DIRECTION & TECHNICALITIES: CONTROLLED CHAOS DONE RIGHT



For a debut feature, Subash K raj shows surprising control over pacing and tonal rhythm.

The film constantly flirts with excess.



Hero-introduction sequences.

English songs blasting in the background.



Slow-motion action entries.

Villains appear one after another.

mass dialogues.

Interval twists.



Yet just when the film risks becoming repetitive or self-indulgent, it pivots away at the right time.

That instinct saves Blast repeatedly.



The action choreography is energetic and audience-friendly without becoming visually incoherent, while the background score understands exactly when to amplify emotion and when to lean into theatrical elevation.



The film’s biggest technical weakness lies in its villains and police characters. The antagonists are written with embarrassingly low intelligence levels, often making absurdly careless decisions simply to push the plot forward. Their one-dimensional nature weakens the overall tension considerably.



Still, the film’s pacing rarely allows audiences enough time to dwell on those flaws.




ANALYSIS: A COMMERCIAL FILM THAT UNDERSTANDS ITS AUDIENCE



What makes Blast work despite its predictability is its clarity of purpose.

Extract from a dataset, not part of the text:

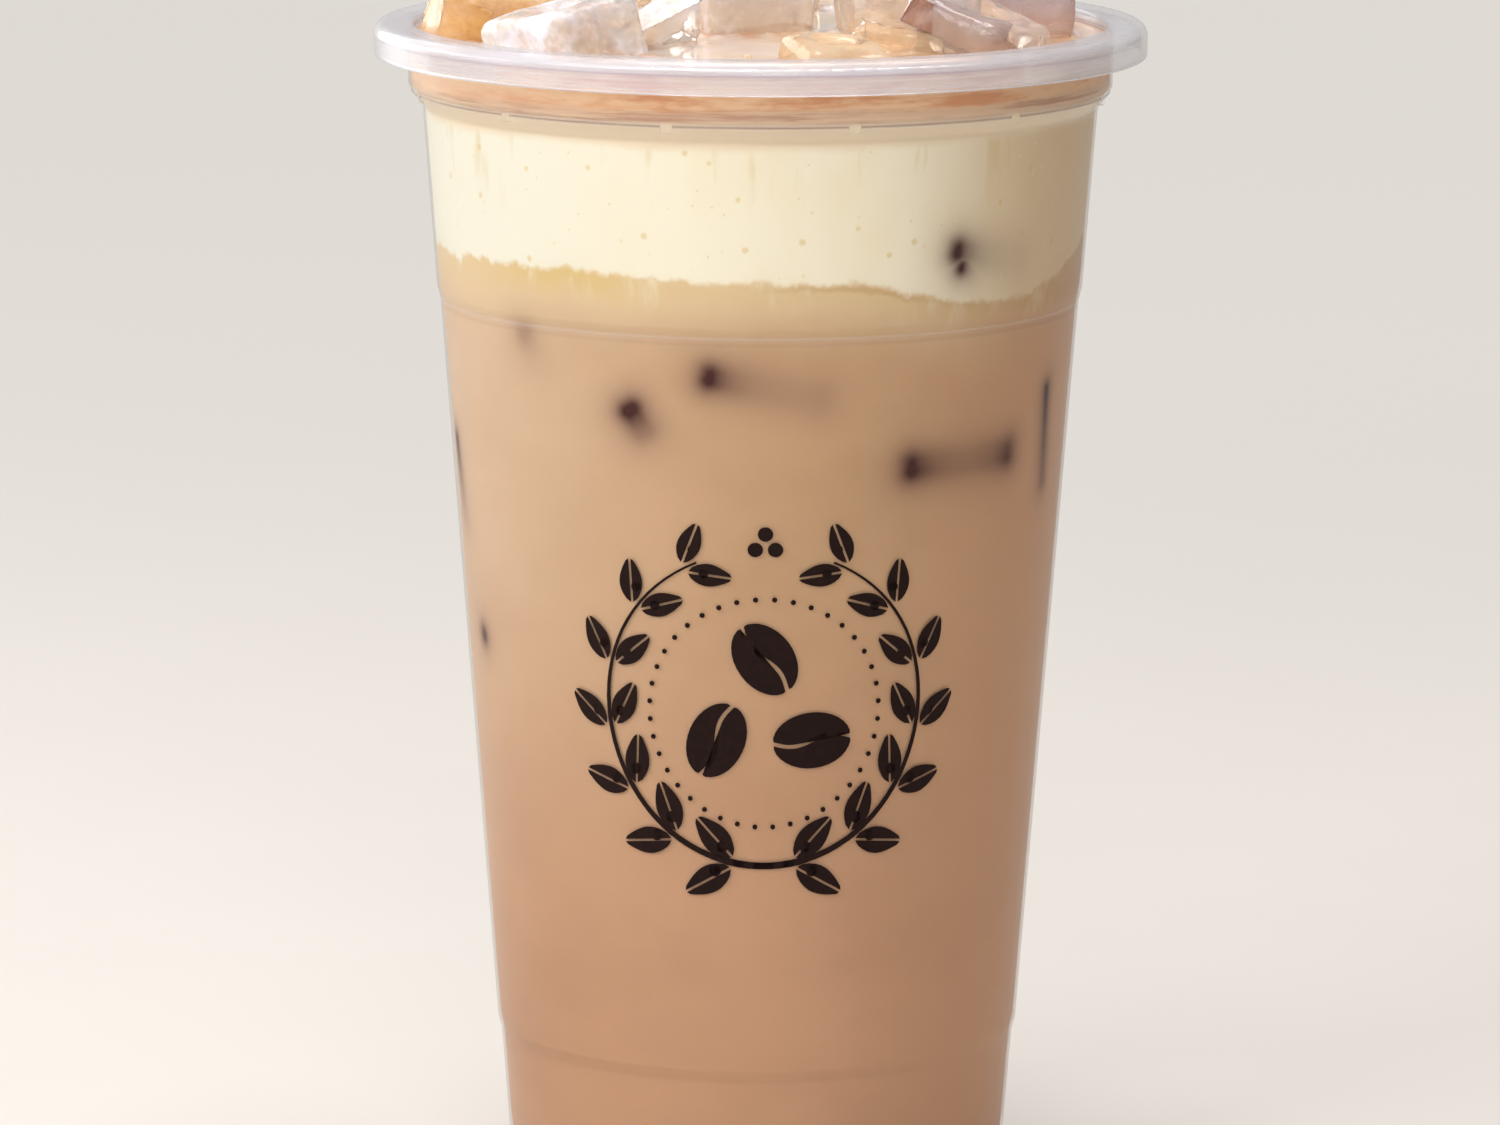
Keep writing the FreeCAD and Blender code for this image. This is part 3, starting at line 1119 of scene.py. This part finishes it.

The film never pretends to be intellectually profound or psychologically layered. It knows it’s delivering a mass-market action entertainer and commits fully to that identity.



At the same time, it subtly flips familiar tamil cinema conventions by placing a female protagonist at the center of traditionally masculine narrative beats.



Nila essentially functions as the “hero” archetype usually dominated by male stars — and the film treats that choice with sincerity instead of gimmickry.



That alone gives Blast a fresher energy than many recent commercial action films.




WHAT WORKS



  • • Excellent lead performance from Preity Mukundhan

  • • Strong father-daughter emotional dynamic

  • • Entertaining action choreography

  • • Fast-moving screenplay with minimal dull moments

  • • Smart pacing control from the director

  • • Refreshing female-led mass hero setup

  • • Commercial elements mostly land effectively

  • • Family sentiment works surprisingly well




WHAT DOESN’T



  • • Highly predictable screenplay

  • • Weakly written villains and cops

  • • Several over-the-top commercial clichés

  • • Some emotional beats feel formulaic

  • • Runtime occasionally stretches beyond necessity

  • • Antagonists lack genuine menace or intelligence




FINAL VERDICT



Blast is not trying to reinvent tamil commercial cinema.



Instead, it takes familiar ingredients — action, family emotion, corporate corruption, karate fights, mass elevation, revenge drama — and packages them into an entertaining theatrical experience powered heavily by Preity Mukundhan’s star-making performance.



Yes, the screenplay is predictable.

Yes, the villains are frustratingly underwritten.

And yes, the film occasionally leans too hard into mass-movie excess.

But when the punches land, they land hard.



And thanks to its energetic pacing, emotional sincerity, and surprisingly refreshing female-centered hero arc, Blast manages to rise above many of its familiar tropes to become exactly what its title promises:

A loud, chaotic, thoroughly entertaining blast.